### Aim
Please quote exactly the opening lines of the data, from the first line to the one where "face tilted up." appears.
-- BEGIN --
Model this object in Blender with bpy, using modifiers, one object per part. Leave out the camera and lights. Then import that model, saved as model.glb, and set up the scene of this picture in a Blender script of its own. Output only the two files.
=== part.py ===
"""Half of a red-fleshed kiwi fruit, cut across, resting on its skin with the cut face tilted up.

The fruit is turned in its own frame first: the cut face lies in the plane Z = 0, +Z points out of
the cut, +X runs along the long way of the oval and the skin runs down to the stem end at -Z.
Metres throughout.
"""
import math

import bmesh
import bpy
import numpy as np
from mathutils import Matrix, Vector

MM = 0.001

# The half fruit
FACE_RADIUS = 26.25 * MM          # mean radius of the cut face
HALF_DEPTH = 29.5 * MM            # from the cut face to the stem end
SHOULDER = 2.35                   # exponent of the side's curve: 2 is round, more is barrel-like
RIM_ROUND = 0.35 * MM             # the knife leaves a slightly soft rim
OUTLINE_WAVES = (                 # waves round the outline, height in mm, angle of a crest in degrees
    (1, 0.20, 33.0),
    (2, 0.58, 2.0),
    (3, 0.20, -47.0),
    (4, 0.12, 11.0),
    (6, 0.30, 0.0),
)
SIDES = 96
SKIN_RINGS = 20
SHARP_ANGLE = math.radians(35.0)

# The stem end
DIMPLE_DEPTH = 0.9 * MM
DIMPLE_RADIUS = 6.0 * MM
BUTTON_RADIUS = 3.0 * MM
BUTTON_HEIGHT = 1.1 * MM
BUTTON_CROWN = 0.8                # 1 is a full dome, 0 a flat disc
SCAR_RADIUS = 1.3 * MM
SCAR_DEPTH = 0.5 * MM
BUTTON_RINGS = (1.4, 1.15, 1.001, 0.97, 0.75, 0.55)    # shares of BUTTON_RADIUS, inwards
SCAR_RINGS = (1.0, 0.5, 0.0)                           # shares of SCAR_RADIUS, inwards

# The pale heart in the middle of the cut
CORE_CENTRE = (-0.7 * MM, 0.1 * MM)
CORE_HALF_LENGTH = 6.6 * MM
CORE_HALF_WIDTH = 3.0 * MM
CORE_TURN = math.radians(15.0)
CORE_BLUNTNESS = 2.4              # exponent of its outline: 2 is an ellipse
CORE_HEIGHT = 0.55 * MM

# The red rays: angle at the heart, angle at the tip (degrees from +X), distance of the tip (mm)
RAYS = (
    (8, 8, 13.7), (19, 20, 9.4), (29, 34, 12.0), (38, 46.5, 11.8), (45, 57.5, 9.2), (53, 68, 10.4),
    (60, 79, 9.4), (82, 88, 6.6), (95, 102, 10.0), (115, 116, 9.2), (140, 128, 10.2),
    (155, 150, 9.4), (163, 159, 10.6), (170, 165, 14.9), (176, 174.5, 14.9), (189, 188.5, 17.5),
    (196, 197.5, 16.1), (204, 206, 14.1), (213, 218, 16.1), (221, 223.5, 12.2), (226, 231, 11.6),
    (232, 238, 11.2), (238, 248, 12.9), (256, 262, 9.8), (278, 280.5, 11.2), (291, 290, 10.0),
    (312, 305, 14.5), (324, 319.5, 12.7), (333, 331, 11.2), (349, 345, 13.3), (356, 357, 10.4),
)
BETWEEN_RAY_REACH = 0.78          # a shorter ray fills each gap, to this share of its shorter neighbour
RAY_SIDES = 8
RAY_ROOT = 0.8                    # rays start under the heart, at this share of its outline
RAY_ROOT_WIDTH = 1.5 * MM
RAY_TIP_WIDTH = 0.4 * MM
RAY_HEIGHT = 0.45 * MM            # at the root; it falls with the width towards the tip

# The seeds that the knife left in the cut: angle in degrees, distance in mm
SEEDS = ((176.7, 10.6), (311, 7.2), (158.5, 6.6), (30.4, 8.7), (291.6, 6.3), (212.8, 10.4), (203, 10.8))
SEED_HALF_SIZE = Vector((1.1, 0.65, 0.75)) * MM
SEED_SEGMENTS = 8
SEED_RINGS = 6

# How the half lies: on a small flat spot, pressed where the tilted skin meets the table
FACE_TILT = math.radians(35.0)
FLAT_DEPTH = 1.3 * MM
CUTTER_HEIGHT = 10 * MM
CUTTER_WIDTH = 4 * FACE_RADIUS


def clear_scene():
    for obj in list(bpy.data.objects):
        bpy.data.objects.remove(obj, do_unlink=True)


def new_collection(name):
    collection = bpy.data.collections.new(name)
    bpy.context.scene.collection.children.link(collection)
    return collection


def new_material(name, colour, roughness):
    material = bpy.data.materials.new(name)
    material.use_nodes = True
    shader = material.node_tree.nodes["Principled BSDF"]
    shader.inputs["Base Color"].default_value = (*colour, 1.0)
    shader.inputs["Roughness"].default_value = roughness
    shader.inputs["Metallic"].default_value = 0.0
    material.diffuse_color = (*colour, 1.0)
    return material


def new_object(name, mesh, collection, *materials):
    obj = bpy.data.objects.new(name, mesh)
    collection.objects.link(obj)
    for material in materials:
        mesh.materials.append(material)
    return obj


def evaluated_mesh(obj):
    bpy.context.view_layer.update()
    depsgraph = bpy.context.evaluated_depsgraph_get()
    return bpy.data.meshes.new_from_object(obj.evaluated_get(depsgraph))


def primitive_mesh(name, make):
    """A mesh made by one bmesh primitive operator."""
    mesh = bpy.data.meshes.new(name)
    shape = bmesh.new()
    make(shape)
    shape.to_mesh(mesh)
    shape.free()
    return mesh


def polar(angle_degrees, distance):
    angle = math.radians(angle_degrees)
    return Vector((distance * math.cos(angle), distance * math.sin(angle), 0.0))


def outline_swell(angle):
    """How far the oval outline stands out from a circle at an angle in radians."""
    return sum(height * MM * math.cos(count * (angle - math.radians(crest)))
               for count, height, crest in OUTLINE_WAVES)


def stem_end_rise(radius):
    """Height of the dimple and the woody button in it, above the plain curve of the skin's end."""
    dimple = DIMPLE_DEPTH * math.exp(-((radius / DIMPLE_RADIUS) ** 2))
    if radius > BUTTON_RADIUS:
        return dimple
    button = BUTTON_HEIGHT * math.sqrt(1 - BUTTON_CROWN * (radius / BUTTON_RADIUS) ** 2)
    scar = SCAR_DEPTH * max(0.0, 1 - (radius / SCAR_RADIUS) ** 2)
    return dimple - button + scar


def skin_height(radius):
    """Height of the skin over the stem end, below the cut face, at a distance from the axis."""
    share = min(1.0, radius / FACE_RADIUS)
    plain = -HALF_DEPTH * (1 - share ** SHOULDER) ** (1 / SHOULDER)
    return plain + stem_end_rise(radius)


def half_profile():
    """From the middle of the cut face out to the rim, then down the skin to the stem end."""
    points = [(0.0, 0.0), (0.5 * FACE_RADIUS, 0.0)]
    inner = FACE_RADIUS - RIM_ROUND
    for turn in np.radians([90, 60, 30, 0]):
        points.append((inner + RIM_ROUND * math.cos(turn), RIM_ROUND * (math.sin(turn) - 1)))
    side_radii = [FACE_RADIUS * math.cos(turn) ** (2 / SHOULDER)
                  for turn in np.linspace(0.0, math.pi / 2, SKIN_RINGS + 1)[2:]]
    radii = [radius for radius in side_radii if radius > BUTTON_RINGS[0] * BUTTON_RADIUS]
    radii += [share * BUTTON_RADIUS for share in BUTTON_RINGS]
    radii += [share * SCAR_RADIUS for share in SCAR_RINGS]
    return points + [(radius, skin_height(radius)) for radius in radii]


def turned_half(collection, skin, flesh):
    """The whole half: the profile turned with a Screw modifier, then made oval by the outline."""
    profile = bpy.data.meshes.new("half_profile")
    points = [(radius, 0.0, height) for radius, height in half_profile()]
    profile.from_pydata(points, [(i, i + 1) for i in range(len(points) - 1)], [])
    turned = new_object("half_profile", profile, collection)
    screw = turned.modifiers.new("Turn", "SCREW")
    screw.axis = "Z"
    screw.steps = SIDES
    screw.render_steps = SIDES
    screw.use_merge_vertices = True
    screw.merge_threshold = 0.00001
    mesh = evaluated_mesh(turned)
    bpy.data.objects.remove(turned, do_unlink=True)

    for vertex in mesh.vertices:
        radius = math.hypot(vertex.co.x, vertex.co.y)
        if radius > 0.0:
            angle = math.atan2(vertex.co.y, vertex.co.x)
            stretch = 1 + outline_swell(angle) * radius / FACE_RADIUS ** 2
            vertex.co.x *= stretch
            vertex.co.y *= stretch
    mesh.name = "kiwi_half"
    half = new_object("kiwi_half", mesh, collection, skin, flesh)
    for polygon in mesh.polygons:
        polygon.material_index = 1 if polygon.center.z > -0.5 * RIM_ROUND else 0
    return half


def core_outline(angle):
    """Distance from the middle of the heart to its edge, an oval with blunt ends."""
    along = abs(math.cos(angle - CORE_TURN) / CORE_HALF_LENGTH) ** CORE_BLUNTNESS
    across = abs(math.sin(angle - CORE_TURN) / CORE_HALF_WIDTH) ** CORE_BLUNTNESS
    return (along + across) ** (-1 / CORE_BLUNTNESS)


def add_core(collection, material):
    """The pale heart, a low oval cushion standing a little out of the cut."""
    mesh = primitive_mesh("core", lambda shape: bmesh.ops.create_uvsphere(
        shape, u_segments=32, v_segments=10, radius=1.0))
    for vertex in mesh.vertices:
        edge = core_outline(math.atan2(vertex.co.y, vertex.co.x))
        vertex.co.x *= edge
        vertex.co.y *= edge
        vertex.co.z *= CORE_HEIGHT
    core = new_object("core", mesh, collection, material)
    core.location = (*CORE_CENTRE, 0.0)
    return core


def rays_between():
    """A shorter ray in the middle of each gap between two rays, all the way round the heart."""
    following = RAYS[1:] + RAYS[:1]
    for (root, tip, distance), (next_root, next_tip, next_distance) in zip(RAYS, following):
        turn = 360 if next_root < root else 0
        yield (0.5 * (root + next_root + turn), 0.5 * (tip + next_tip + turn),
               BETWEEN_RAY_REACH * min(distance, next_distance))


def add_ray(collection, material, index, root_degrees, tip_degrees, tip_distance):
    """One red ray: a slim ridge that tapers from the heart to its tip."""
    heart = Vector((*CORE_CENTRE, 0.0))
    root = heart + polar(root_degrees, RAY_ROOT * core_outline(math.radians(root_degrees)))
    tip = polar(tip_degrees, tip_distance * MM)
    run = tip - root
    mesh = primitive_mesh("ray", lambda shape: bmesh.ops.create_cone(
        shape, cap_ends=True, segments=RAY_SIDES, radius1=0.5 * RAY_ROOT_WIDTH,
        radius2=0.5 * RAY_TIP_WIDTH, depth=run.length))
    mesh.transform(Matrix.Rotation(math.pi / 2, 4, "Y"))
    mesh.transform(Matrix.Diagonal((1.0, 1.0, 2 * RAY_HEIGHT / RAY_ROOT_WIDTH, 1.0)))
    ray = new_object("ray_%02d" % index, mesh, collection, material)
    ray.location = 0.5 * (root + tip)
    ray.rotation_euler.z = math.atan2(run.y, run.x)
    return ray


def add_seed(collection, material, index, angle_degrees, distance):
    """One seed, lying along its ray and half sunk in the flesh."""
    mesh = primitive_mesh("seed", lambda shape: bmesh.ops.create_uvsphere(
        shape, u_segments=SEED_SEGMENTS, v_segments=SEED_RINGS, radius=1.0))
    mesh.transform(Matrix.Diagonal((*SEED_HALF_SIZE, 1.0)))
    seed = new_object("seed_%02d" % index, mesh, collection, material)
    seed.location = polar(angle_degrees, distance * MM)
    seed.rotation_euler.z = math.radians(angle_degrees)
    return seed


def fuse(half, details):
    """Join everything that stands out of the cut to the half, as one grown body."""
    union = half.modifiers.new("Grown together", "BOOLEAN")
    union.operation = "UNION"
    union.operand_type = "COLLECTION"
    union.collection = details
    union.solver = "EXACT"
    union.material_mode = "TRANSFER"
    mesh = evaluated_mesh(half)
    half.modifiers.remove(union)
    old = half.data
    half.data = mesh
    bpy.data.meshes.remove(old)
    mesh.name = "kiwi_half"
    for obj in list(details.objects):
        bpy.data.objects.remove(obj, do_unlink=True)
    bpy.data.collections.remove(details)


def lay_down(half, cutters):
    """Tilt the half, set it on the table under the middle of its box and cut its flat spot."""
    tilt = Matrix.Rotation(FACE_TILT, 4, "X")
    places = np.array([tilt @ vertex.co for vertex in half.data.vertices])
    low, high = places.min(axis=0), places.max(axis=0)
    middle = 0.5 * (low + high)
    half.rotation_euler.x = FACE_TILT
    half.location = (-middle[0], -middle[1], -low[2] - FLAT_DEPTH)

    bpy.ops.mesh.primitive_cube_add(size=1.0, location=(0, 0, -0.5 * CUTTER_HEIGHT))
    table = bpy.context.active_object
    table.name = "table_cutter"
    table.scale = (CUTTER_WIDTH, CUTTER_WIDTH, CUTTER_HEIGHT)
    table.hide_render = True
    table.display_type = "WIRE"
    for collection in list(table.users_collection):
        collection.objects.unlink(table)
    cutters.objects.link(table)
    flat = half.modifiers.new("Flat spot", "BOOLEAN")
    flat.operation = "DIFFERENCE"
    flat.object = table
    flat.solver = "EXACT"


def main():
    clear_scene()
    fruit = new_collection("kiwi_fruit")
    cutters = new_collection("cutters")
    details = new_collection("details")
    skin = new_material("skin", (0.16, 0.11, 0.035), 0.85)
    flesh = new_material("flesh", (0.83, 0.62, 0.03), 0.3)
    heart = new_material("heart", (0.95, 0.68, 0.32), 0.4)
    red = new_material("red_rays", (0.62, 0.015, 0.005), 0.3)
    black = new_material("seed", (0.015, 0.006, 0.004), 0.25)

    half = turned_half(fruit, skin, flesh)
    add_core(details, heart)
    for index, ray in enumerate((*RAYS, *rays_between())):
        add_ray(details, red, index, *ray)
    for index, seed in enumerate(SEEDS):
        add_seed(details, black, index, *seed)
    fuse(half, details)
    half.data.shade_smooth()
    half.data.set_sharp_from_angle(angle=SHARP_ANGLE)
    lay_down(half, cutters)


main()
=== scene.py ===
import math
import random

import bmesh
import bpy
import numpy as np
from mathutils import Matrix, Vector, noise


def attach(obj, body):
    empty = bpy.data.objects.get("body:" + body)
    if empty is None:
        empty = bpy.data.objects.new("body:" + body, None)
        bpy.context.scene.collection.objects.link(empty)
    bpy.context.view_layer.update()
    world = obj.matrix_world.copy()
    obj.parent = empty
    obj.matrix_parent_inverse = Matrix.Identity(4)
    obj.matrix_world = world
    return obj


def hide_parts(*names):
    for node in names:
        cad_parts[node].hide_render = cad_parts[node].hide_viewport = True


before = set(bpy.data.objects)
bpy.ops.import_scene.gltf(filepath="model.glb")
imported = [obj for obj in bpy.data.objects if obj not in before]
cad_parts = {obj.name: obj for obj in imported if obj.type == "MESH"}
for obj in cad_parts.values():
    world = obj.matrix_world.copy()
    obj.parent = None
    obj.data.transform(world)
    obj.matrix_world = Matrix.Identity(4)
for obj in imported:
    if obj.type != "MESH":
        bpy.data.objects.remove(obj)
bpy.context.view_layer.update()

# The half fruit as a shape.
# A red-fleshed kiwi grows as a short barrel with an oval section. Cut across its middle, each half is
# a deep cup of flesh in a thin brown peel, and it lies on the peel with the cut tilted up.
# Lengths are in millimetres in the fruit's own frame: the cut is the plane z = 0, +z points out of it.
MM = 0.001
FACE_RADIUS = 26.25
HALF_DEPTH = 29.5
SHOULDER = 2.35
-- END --
### Task solution
Model this object in Blender with bpy, using modifiers, one object per part. Leave out the camera and lights. Then import that model, saved as model.glb, and set up the scene of this picture in a Blender script of its own. Output only the two files.
=== part.py ===
"""Half of a red-fleshed kiwi fruit, cut across, resting on its skin with the cut face tilted up.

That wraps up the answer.